The sick joke with jumper cables is that every store out there has them now, but nobody around afor miles will carry them when you need them. Do yourself a favor and pick some of these up ahead of time. I like to think of it as an investment in the avoidance of a future headache.
- Duct tape – I once drove over an hour in the middle of a frozen winter with my driver’s side front window broken. The window somehow fell off whatever was holding it in place in the door and slid down into the door frame on my way there. I didn’t have a coat and was wearing a thin dress shirt on my way to court for a traffic ticket. By the time I got to the little town, my nose was Rudolph red, my hair was sticking straight up, and I was shivering incessantly. The first place I stopped when I got there was a hardware supply store to buy a roll of duct tape to strap the window in place. Had I put duct tape in the car before my trip, I would have arrived in much better condition.

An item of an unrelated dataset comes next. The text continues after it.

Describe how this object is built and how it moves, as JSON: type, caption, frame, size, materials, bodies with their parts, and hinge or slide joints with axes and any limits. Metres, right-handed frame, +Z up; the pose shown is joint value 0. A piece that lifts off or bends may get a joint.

- Snow shovel – If you have to dig yourself out, these will make your life much less stressful and may be the tool that keeps you from having to pay $100 and wait two hours for the tow truck to come. If you feel that a snow shovel takes up a little bit too much room than may be practical for you, then see if you can find a good entrenching tool at your local army surplus store. They tend to be pretty cheap, and they pack up small enough to wedge in between a crack in your luggage somewhere.
- Pillows – Personally, I’ve always found it extremely difficult to fall asleep while on the road. I consider myself pretty tall, and somehow my head always ends up at a weird angle with the window pane, leaving my neck aching after only a few minutes of attempting to sleep.
So, the lesson I have learned is that sleeping in a car is hard enough as it is. Do yourself a favor and bring a pillow. It doesn’t even have to be one of the ones from your bed. You can easily find a small travel pillow for a few bucks at your local Walmart. I just bring my backpacking pillow. It’s small, comfy, and can easily be stowed away when not in use.
- Gloves – If you end up working on your car from outside, you need to maintain control of your fingers. Aside from helping to maintain finger dexterity while working outside, gloves will also help to keep your skin from freezing to any metal that you may be working on that’s outside your car.
Even if this is not the case, what if your window breaks, like mine did? It wasn’t even an old car, and I take really good care of it! Stuff happens. Bring a pair of gloves.
- Hand warmers – Though not necessarily essential, if the heat goes out for some reason, people tend to be a lot happier when these are present. You can easily pick these up for just a few dollars at your local Walmart, and the heat lasts for a couple of hours. They’re extremely lightweight, don’t take up much room, and can help contribute to a broken down car full of happy campers. I highly recommend carrying hand warmers.
I’ve personally had car issues in the cold (and attempted to sleep out there) while out on my own two or three times. Though the first time was a doozy, I quickly learned what I needed to have with me to ensure that I didn’t repeat the same mistakes over and over again. This list was composed out of trial and error from my real life experiences.
The shame about being caught without these items too is that they can so easily be gathered ahead of time and will easily fit in your car or trunk with all of your luggage and family. An ounce of prevention is worth a pound of cure, and in the case of car troubles in the cold, that adage proves its worth.